From the words of a temptress this is one example that shows Odysseus’s strength through his many follies. He comes back to tell the Goddess he knows Penelope is only mortal, but he wishes to return home, and longs to be back where he came from, with his wife. There is much to say about these epics that pertain to the culture of these civilizations as well. It is said the Odyssey was a collaboration of multiple poets who put their stories together once a form of literacy was placed in the Greek culture (World Literature A:227).
The Odyssey also reflects the polytheism that existed during that time, the idea that multiple gods were to be worshipped. With being a ruler Gilgamesh had no human above him, and everyone below him. This puts a lot of pressure on a person, and I feel that although his actions were sometimes foolish Gilgamesh most likely did not know any better. Growing up on top of everything is what started his sense of invincibility, and when his people did not reciprocate feelings of love for Gilgamesh he tried everything to earn their respect.
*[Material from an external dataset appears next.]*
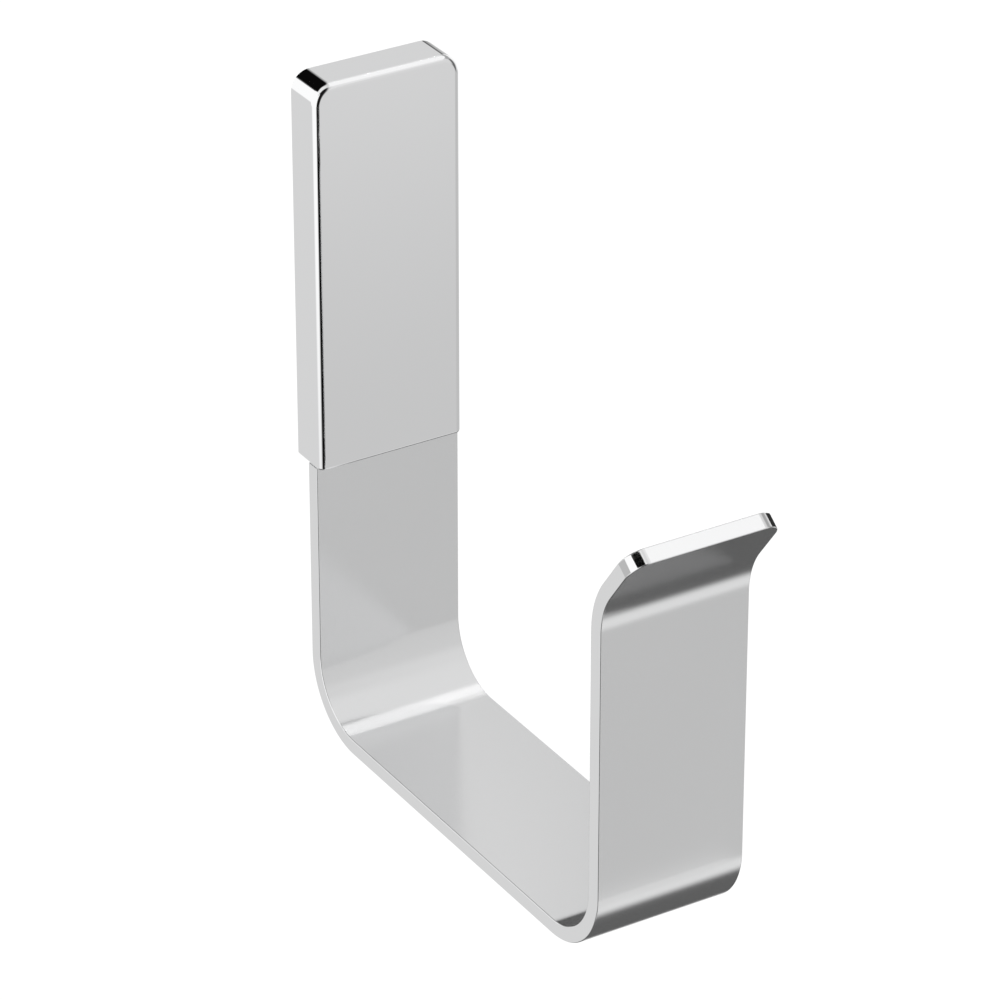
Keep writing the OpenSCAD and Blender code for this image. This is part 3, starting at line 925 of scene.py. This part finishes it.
class TOWELHOLDER_OT_stage(bpy.types.Operator):
    """Set up the camera, the pale floor and the studio light"""

    bl_idname = "towelholder.stage"
    bl_label = "Stage"

    def execute(self, context):
        scene = context.scene
        studio = scene.towel_holder.studio
        scene.view_settings.view_transform = "Standard"
        self.camera(scene, studio)
        self.world(scene, studio)
        self.tent(studio)
        self.cards()
        self.lamp(scene, studio)
        self.floor(studio)
        return {"FINISHED"}

    def camera(self, scene, studio):
        """A long lens, as the photograph was taken with."""
        data = bpy.data.cameras.new("camera")
        data.lens = studio.lens
        data.sensor_width = studio.sensor
        data.clip_end = studio.sight
        camera = bpy.data.objects.new("camera", data)
        camera.location = studio.place
        camera.rotation_euler = Euler((math.pi / 2 - studio.elevation, 0.0, studio.azimuth))
        scene.collection.objects.link(camera)
        scene.camera = camera

    def seen(self, tree):
        """One for the rays that show the background: camera, glossy and transmission rays."""
        path = add_node(tree, "ShaderNodeLightPath")
        shown = calc(tree, "ADD", path.outputs["Is Camera Ray"], path.outputs["Is Glossy Ray"])
        return calc(tree, "ADD", shown, path.outputs["Is Transmission Ray"], clamp=True)

    def world(self, scene, studio):
        """White where it is seen, and a plain level of light all round."""
        world = bpy.data.worlds.new("studio")
        scene.world = world
        world.use_nodes = True
        world.cycles.sampling_method = "NONE"
        tree = world.node_tree
        tree.nodes.clear()
        level = add_node(tree, "ShaderNodeMix", {
            "Factor": self.seen(tree), "A": studio.plain, "B": 1.0,
        }, data_type="FLOAT")
        background = add_node(tree, "ShaderNodeBackground", {
            "Strength": level.outputs[0], "Color": (1.0, 1.0, 1.0, 1.0),
        })
        add_node(tree, "ShaderNodeOutputWorld", {"Surface": background.outputs[0]})

    def tent(self, studio):
        """A round light tent with soft panels and dark gaps, which only the metal sees."""
        bm = bmesh.new()
        bmesh.ops.create_uvsphere(bm, u_segments=2 * studio.tent_rings, v_segments=studio.tent_rings,
                                  radius=studio.tent_radius)
        tent = mesh_object("tent", bm)
        tent.location = (0.0, COVER_BOX[0].y, 0.0)
        material = bare_material("tent")
        material.cycles.emission_sampling = "NONE"
        tree = material.node_tree
        way = add_node(tree, "ShaderNodeTexCoord").outputs["Object"]
        panel_tree = panel_group()
        level = studio.ambient
        for name, azimuth, elevation, roll, edges, softs, light in PANELS:
            panel = add_node(tree, "ShaderNodeGroup", {"Vector": way}, node_tree=panel_tree,
                             name=name, label=name)
            turns = [math.radians(turn) for turn in (azimuth, elevation, roll)]
            for socket, value in zip(list(panel.inputs)[1:], (*turns, *edges, *softs)):
                socket.default_value = value
            mix = add_node(tree, "ShaderNodeMix", {
                "Factor": panel.outputs["Mask"], "A": level, "B": light,
            }, data_type="FLOAT")
            level = mix.outputs[0]
        glow = add_node(tree, "ShaderNodeEmission", {"Strength": level})
        add_node(tree, "ShaderNodeOutputMaterial", {"Surface": glow.outputs[0]})
        tent.data.materials.append(material)
        self.only_in_metal(tent)

    def cards(self):
        """Black, grey and white cards close to the part, set to draw its edges."""
        for name, middle, along, across, level in CARDS:
            paper = bare_material(name)
            glow = add_node(paper.node_tree, "ShaderNodeEmission", {"Strength": level})
            add_node(paper.node_tree, "ShaderNodeOutputMaterial", {"Surface": glow.outputs[0]})
            along, across = Vector(along) * MM, Vector(across) * MM
            normal = along.cross(across).normalized()
            axes = Matrix((along, across, normal)).transposed().to_4x4()
            bm = bmesh.new()
            bmesh.ops.create_grid(bm, x_segments=1, y_segments=1, size=1.0,
                                  matrix=Matrix.Translation(Vector(middle) * MM) @ axes)
            card = mesh_object(name, bm)
            card.data.materials.append(paper)
            self.only_in_metal(card)

    def lamp(self, scene, studio):
        """A soft lamp high on the right whose highlight runs along the bend at the wall."""
        light = bpy.data.lights.new("bend_lamp", "SUN")
        light.energy = studio.lamp_strength
        light.angle = studio.lamp_spread
        light.use_shadow = False
        light.cycles.cast_shadow = False
        light.cycles.use_multiple_importance_sampling = False
        lamp = bpy.data.objects.new("bend_lamp", light)
        lamp.rotation_euler = Vector(studio.lamp_way).to_track_quat("Z", "Y").to_euler()
        scene.collection.objects.link(lamp)
        self.only_in_metal(lamp)

    def only_in_metal(self, obj):
        """The object shows in reflections alone and casts no shadow."""
        obj.visible_camera = False
        obj.visible_diffuse = False
        obj.visible_transmission = False
        obj.visible_shadow = False

    def floor(self, studio):
        """A pale floor well below the object, which takes its shadow."""
        bm = bmesh.new()
        bmesh.ops.create_grid(bm, x_segments=1, y_segments=1, size=studio.floor_size / 2)
        bmesh.ops.translate(bm, verts=bm.verts, vec=(0, 0, STRAP_BOX[0].z - studio.floor_drop))
        floor = mesh_object("floor", bm)
        material = bare_material("pale_floor")
        material.cycles.emission_sampling = "NONE"
        tree = material.node_tree
        diffuse = add_node(tree, "ShaderNodeBsdfDiffuse", {"Color": (*studio.floor_colour, 1.0)})
        lift = calc(tree, "MULTIPLY", self.seen(tree), studio.floor_glow)
        glow = add_node(tree, "ShaderNodeEmission", {"Strength": lift})
        both = add_node(tree, "ShaderNodeAddShader", {0: diffuse.outputs[0], 1: glow.outputs[0]})
        add_node(tree, "ShaderNodeOutputMaterial", {"Surface": both.outputs[0]})
        floor.data.materials.append(material)
        floor.visible_glossy = False


class TOWELHOLDER_PT_panel(bpy.types.Panel):
    """Lists the pieces of the towel holder"""

    bl_label = "Towel holder"
    bl_idname = "TOWELHOLDER_PT_panel"
    bl_space_type = "VIEW_3D"
    bl_region_type = "UI"
    bl_category = "Towel holder"

    def draw(self, context):
        layout = self.layout
        for operator in OPERATORS:
            layout.operator(operator.bl_idname)
        settings = context.scene.towel_holder
        for group in ("strap", "cover", "bracket", "screws", "finishes", "studio"):
            part = getattr(settings, group)
            column = layout.column(heading=group.title())
            for name in part.__annotations__:
                column.prop(part, name)


OPERATORS = (TOWELHOLDER_OT_strap, TOWELHOLDER_OT_cover, TOWELHOLDER_OT_bracket, TOWELHOLDER_OT_screws,
             TOWELHOLDER_OT_stage)
CLASSES = (StrapSizes, CoverSizes, BracketSizes, ScrewSizes, Finishes, StudioSettings, TowelHolder,
           *OPERATORS, TOWELHOLDER_PT_panel)


def register():
    for cls in CLASSES:
        bpy.utils.register_class(cls)
    bpy.types.Scene.towel_holder = PointerProperty(type=TowelHolder)


def unregister():
    del bpy.types.Scene.towel_holder
    for cls in reversed(CLASSES):
        bpy.utils.unregister_class(cls)


def main():
    register()
    bpy.ops.towelholder.strap()
    bpy.ops.towelholder.cover()
    bpy.ops.towelholder.bracket()
    bpy.ops.towelholder.screws()
    bpy.ops.towelholder.stage()


if __name__ == "__main__":
    main()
This is where the Sumerian culture differs from most civilization today. It also shows that there can be consequences when living in a society that has one person in a seat of power. As death may be perceived in many ways, I would say these epics pertain to two types of people. The ones who want to be remembered by the ones they love, and the ones who lost the ones they loved while trying to be infamous in the eyes of many. Both of these stories have taught a great lesson on love, loss, and not feeding your curiosity out of selfish desire.
The reason these epics are as famous as they are is because it shows that being a leader and being a hero are two different things. To obtain both of these qualities in one person would be the definition of perfection in that age of time. It shows that we are only human, and even the greatest of heroes will have points of struggle. These two epics are timeless, and will continue to be timeless. Because what it takes to be a great hero will never be a universal definition, and who is to say we cannot all be heroes in our own way?